REQUIRED WORK.
All of the data below must be repeated exactly.

═════ DATA EXCERPT ═════

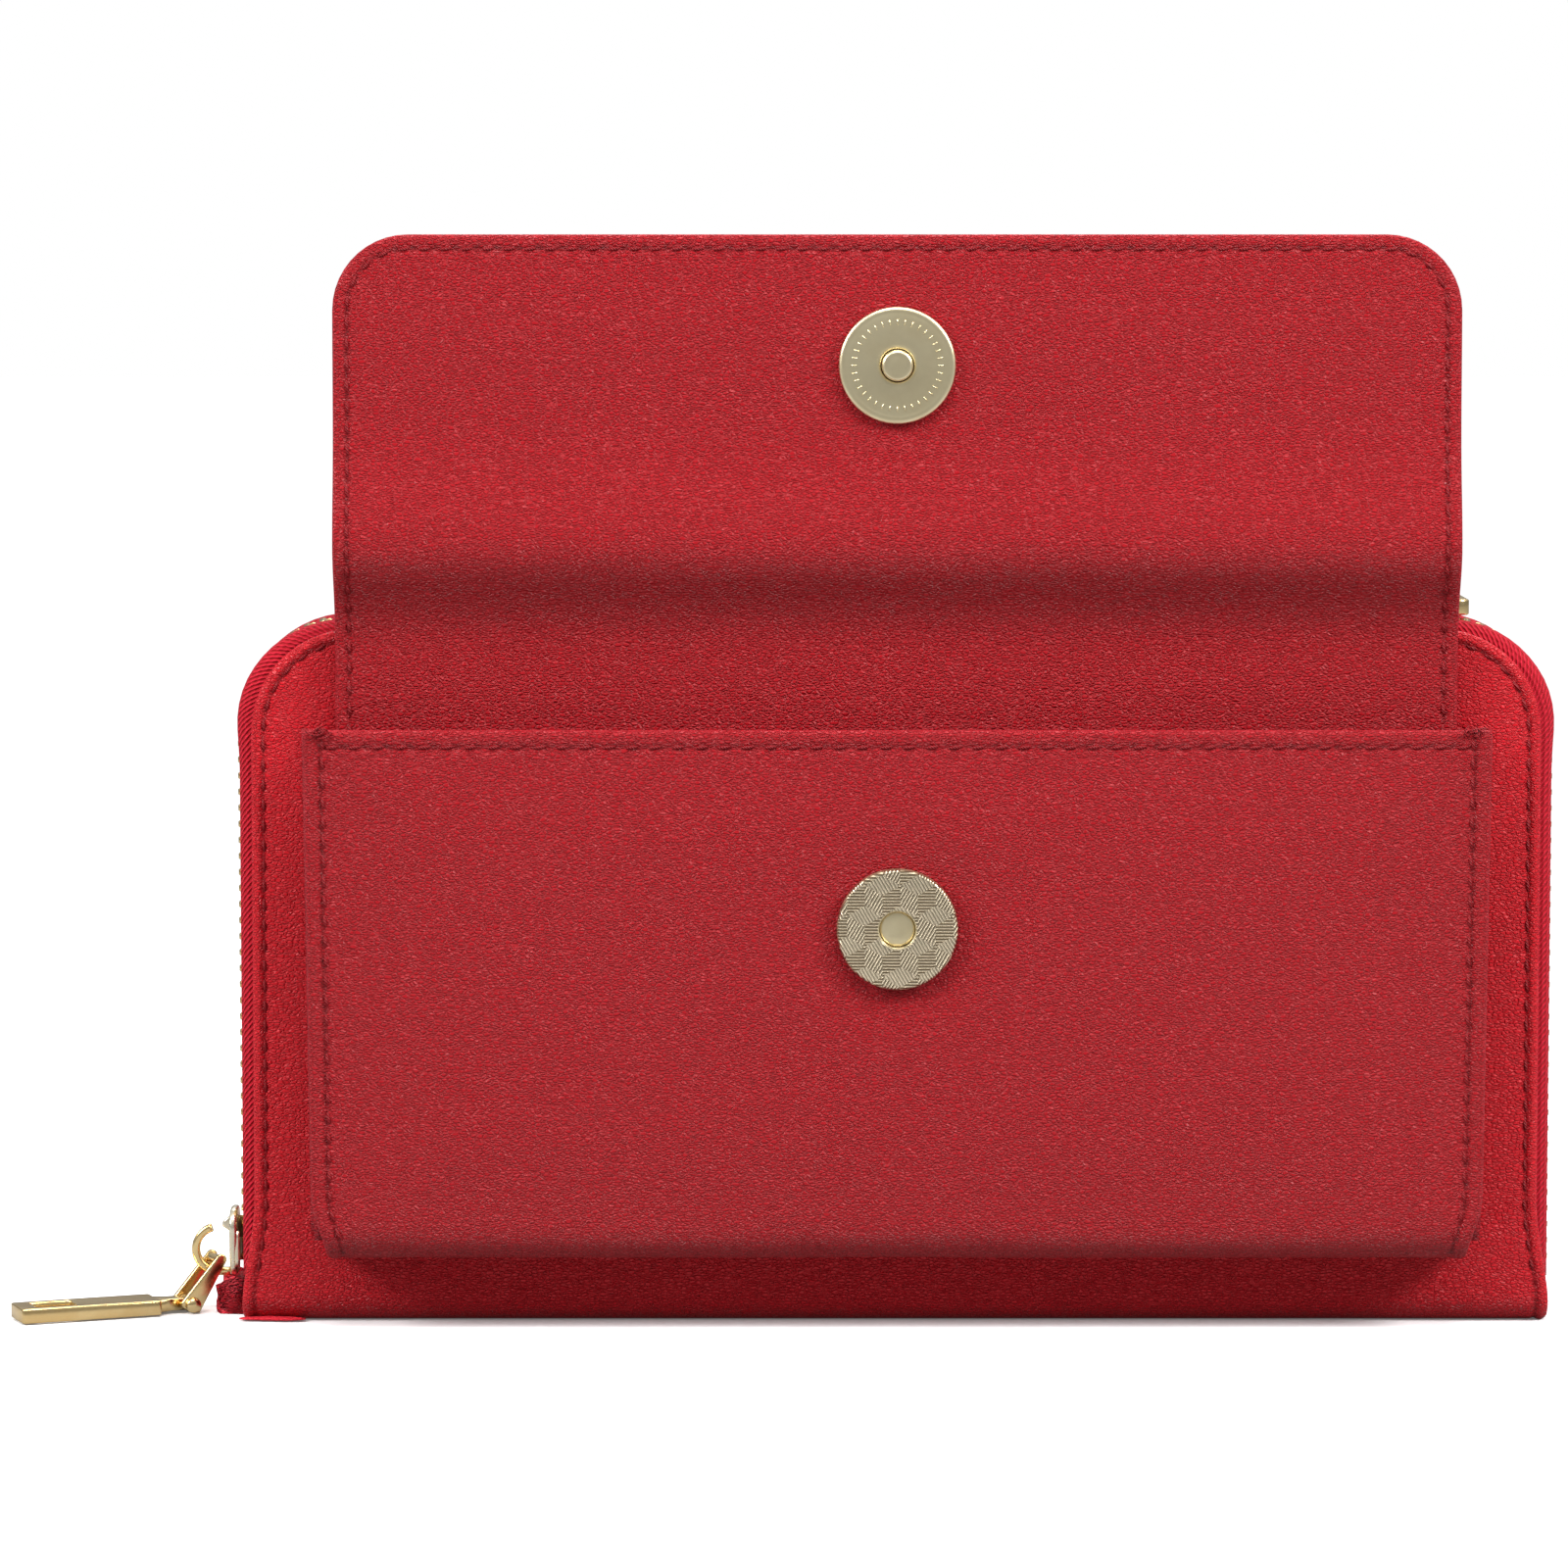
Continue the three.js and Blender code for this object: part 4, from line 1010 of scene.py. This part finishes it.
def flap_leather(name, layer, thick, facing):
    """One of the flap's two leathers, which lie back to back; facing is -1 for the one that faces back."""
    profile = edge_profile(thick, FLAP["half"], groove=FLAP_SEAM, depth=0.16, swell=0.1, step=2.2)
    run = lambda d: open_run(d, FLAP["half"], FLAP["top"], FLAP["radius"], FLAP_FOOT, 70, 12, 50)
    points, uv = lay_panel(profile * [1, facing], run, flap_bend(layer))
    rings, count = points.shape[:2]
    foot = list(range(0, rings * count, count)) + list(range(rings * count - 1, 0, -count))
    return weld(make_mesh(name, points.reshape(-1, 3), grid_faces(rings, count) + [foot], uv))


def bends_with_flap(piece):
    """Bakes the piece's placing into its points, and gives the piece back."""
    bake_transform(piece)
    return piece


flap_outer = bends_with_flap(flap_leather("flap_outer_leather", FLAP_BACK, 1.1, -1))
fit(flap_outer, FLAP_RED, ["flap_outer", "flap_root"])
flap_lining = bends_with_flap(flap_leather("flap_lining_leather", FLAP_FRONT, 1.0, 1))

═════

ANSWER TO THIS PROBLEM.
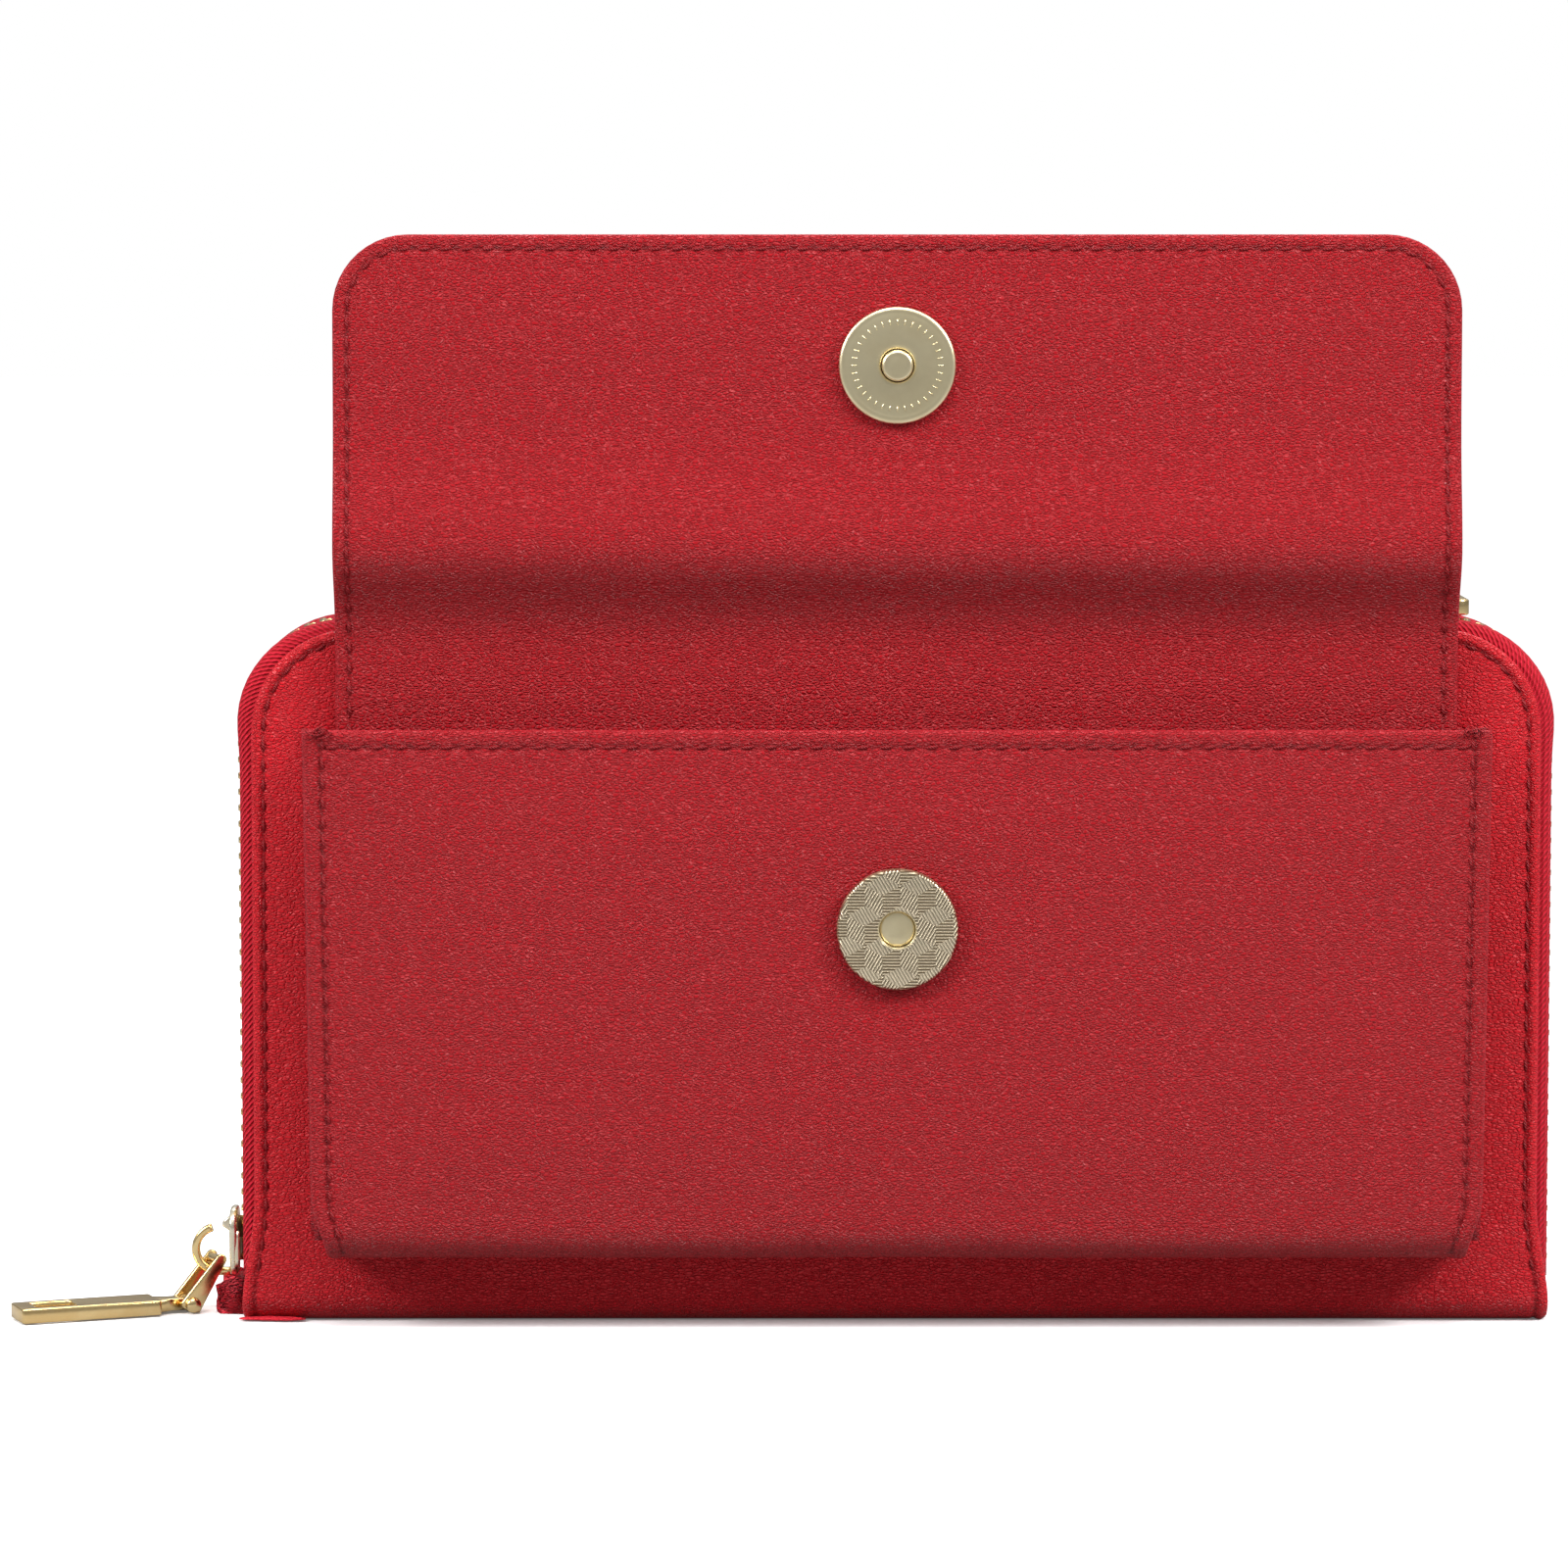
Continue the three.js and Blender code for this object: part 4, from line 1010 of scene.py. This part finishes it.
def flap_leather(name, layer, thick, facing):
    """One of the flap's two leathers, which lie back to back; facing is -1 for the one that faces back."""
    profile = edge_profile(thick, FLAP["half"], groove=FLAP_SEAM, depth=0.16, swell=0.1, step=2.2)
    run = lambda d: open_run(d, FLAP["half"], FLAP["top"], FLAP["radius"], FLAP_FOOT, 70, 12, 50)
    points, uv = lay_panel(profile * [1, facing], run, flap_bend(layer))
    rings, count = points.shape[:2]
    foot = list(range(0, rings * count, count)) + list(range(rings * count - 1, 0, -count))
    return weld(make_mesh(name, points.reshape(-1, 3), grid_faces(rings, count) + [foot], uv))


def bends_with_flap(piece):
    """Bakes the piece's placing into its points, and gives the piece back."""
    bake_transform(piece)
    return piece


flap_outer = bends_with_flap(flap_leather("flap_outer_leather", FLAP_BACK, 1.1, -1))
fit(flap_outer, FLAP_RED, ["flap_outer", "flap_root"])
flap_lining = bends_with_flap(flap_leather("flap_lining_leather", FLAP_FRONT, 1.0, 1))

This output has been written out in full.